What beginners should prioritize

If you are new to correction, prioritize control and consistency over maximum cut. A predictable compound with a manageable work cycle is usually a better learning tool than the most aggressive option available. You want feedback from the paint, not a product that punishes every small mistake.

Choose a system you can repeat. That means a compound that wipes off cleanly, a pad that stays stable, and a machine you can keep flat on the panel. Once your technique improves, you can push into more specialized combinations.

This is also where buying from a specialty source matters. Curated product selection and practical guidance can save you from stacking random products that do not work well together. Detailing World ATL has built its reputation around exactly that kind of pro-grade direction for enthusiasts and working detailers alike.

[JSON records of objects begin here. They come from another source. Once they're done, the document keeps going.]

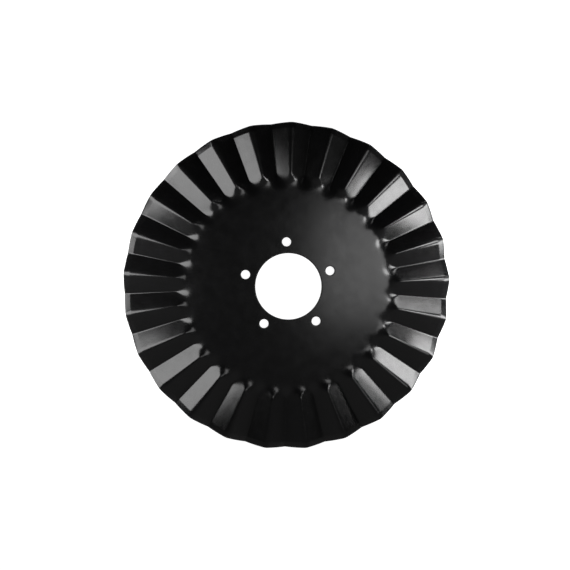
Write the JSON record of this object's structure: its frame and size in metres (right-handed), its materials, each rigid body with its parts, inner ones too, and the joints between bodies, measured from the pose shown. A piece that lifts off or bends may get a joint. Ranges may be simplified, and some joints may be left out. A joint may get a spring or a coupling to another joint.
{
  "type": "fluted coulter disc",
  "caption": "Round steel coulter blade pressed into straight radial flutes, with a bevelled rim, a flat hub, a centre bore and a ring of bolt holes.",
  "frame": {"origin": "centre of the hub bore, in the middle plane of the plate", "axes": "+Z along the axis of the disc, out of the face that the picture shows; the disc lies flat, with +Y towards the picture's top"},
  "size_m": [0.457, 0.457, 0.0188],
  "materials": {
    "black_paint": "semi-gloss black paint on pressed steel"
  },
  "bodies": {
    "root": {"fluted_disc": "black_paint"}
  },
  "joints": []
}
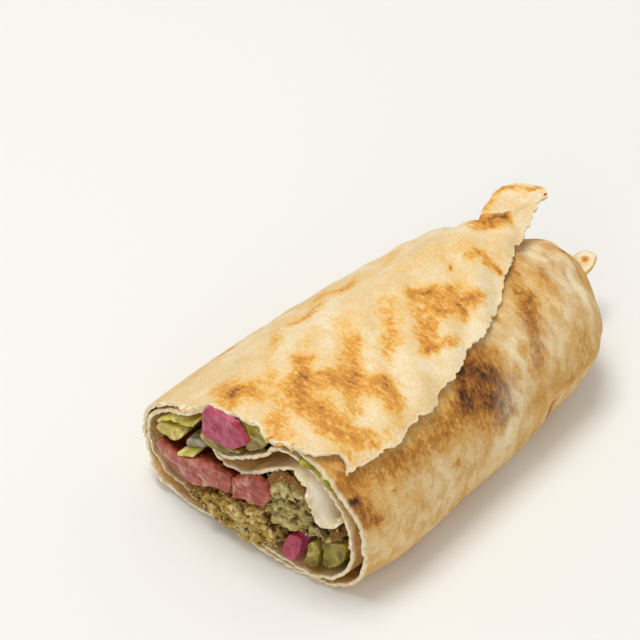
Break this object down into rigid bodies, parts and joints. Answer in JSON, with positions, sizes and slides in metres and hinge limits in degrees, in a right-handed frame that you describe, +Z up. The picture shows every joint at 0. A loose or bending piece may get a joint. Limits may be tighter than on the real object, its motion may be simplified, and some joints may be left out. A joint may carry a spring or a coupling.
{
  "type": "falafel wrap half",
  "caption": "Half of a cut falafel wrap, lying on its side: grilled flatbread rolled round falafel, tomato, pickled turnip, pickles and lettuce, with a loose flap over the top.",
  "frame": {"origin": "Under the middle of the wrap's box, on the surface it lies on.", "axes": "+Y runs along the wrap from its cut face to its folded end, +Z is up, and the flap's loose edge lies towards +X."},
  "size_m": [0.0732, 0.1258, 0.0476],
  "materials": {
    "bread": "matt, with golden-brown grill marks",
    "falafel": "coarse moist crumb with a brown crust",
    "tomato": "wet",
    "turnip": "wet, fibrous",
    "pickle": "wet, translucent",
    "cucumber": "coated with sauce",
    "lettuce": "satin leaf"
  },
  "bodies": {
    "root": {"flatbread": "bread", "falafel_left": "falafel", "falafel_right": "falafel", "tomato_left": "tomato", "tomato_right": "tomato", "turnip_top": "turnip", "turnip_bottom": "turnip", "pickle_top_left": "pickle", "pickle_top_right": "pickle", "pickle_under_turnip": "pickle", "pickle_bottom_left": "pickle", "pickle_bottom_right": "pickle", "cucumber": "cucumber", "lettuce_top": "lettuce", "lettuce_side": "lettuce", "lettuce_scrap": "lettuce"}
  },
  "joints": []
}
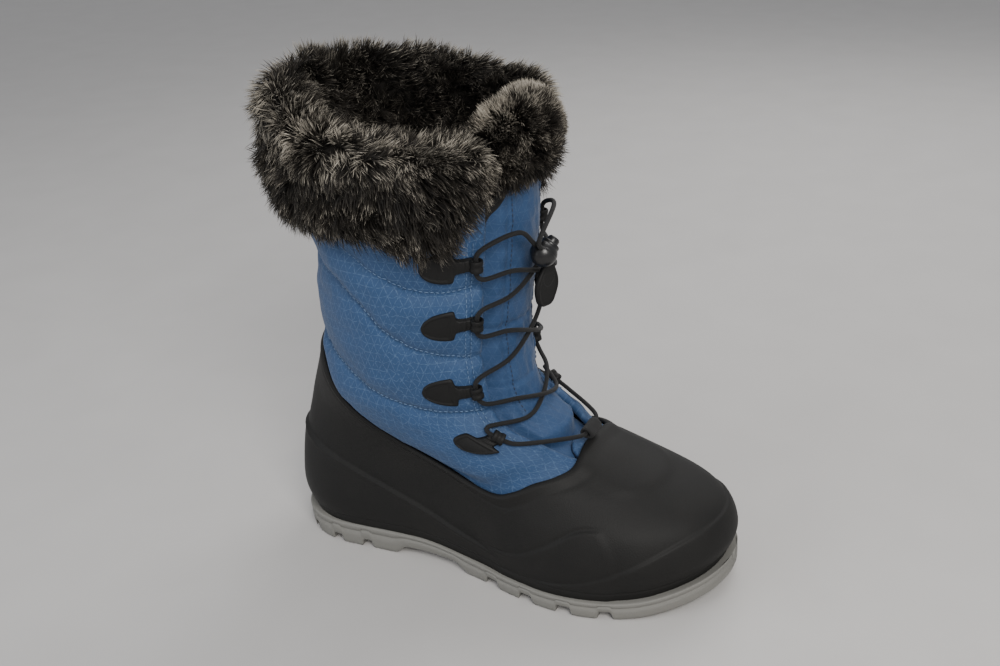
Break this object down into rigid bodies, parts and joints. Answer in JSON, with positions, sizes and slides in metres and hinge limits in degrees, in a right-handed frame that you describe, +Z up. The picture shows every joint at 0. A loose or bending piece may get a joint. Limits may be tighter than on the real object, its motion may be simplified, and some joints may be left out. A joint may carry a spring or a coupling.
{
  "type": "snow boot",
  "caption": "Lace-up winter boot with a quilted shaft, deep fur cuff, moulded rubber shell, lugged sole and an elastic lace held by a spring cord lock.",
  "frame": {"origin": "middle of the footprint, on the ground under the sole", "axes": "+X to the toe, +Y to the medial side, +Z up"},
  "size_m": [0.2844, 0.1492, 0.3],
  "materials": {
    "grey_rubber": "matte moulded sole rubber",
    "black_rubber": "matte, finely pebbled",
    "foam": "felted footbed",
    "quilted_nylon": "ripstop nylon, quilted in bands",
    "fur": "long two-tone pile",
    "webbing": "woven tape",
    "cord": "braided elastic",
    "gloss_plastic": "gloss moulding"
  },
  "bodies": {
    "boot": {"outsole": "grey_rubber", "insole": "foam", "shell": "black_rubber", "shaft": "quilted_nylon", "tongue": "quilted_nylon", "collar": "fur", "tongue_fur": "fur", "tab_lateral_1": "black_rubber", "tab_lateral_2": "black_rubber", "tab_lateral_3": "black_rubber", "tab_lateral_4": "black_rubber", "tab_medial_1": "black_rubber", "tab_medial_2": "black_rubber", "tab_medial_3": "black_rubber", "tab_medial_4": "black_rubber", "toe_loop": "webbing", "lace": "cord", "lock_body": "gloss_plastic", "cord_tab": "black_rubber", "lace_end_lateral": "cord", "lace_end_medial": "cord"},
    "button": {"lock_button": "gloss_plastic"}
  },
  "joints": [
    {"name": "lock_press", "type": "slide", "parent": "boot", "child": "button", "axis": [-0.3498, -0.7197, -0.5997], "range_m": [0, 0.003], "stiffness_N_per_m": 2000}
  ]
}
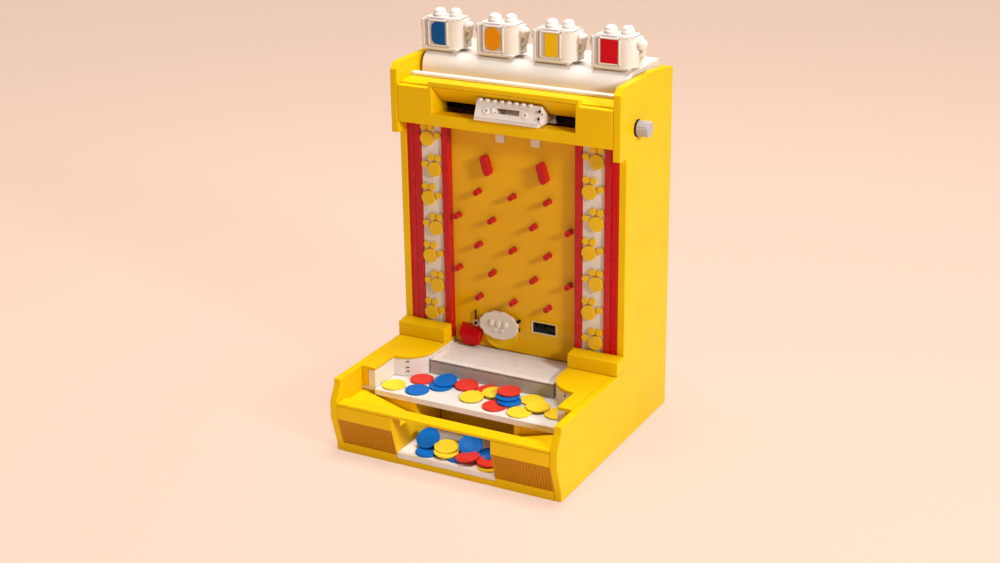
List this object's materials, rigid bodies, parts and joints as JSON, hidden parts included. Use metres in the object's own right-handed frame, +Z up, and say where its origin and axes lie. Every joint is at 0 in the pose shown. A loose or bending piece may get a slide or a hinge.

What pros usually care about most

Professional detailers tend to judge compounds on efficiency. Cut is only part of the equation. They also care about finish quality, dust control, consistency across paint types, and how the product behaves over long workdays.

A compound that removes defects quickly but gums up pads or creates stubborn residue can slow the whole job down. On the other hand, a compound with strong correction and a clean wipe-off can improve both labor time and final presentation. In a shop environment, those details matter just as much as the defect removal itself.

There is also the issue of customer expectations. Not every vehicle needs a full heavy-cut correction. Sometimes the right call is a one-step enhancement that boosts gloss and removes a meaningful percentage of defects without overselling the job. Knowing where your compound fits in that decision is part of working like a pro.

Paint correction is not about grabbing the strongest liquid and hoping for the best. It is about building the right system for the paint in front of you, then letting product choice and technique work together. When your compound matches the job, correction gets faster, cleaner, and far more satisfying - and that is where real results start to show.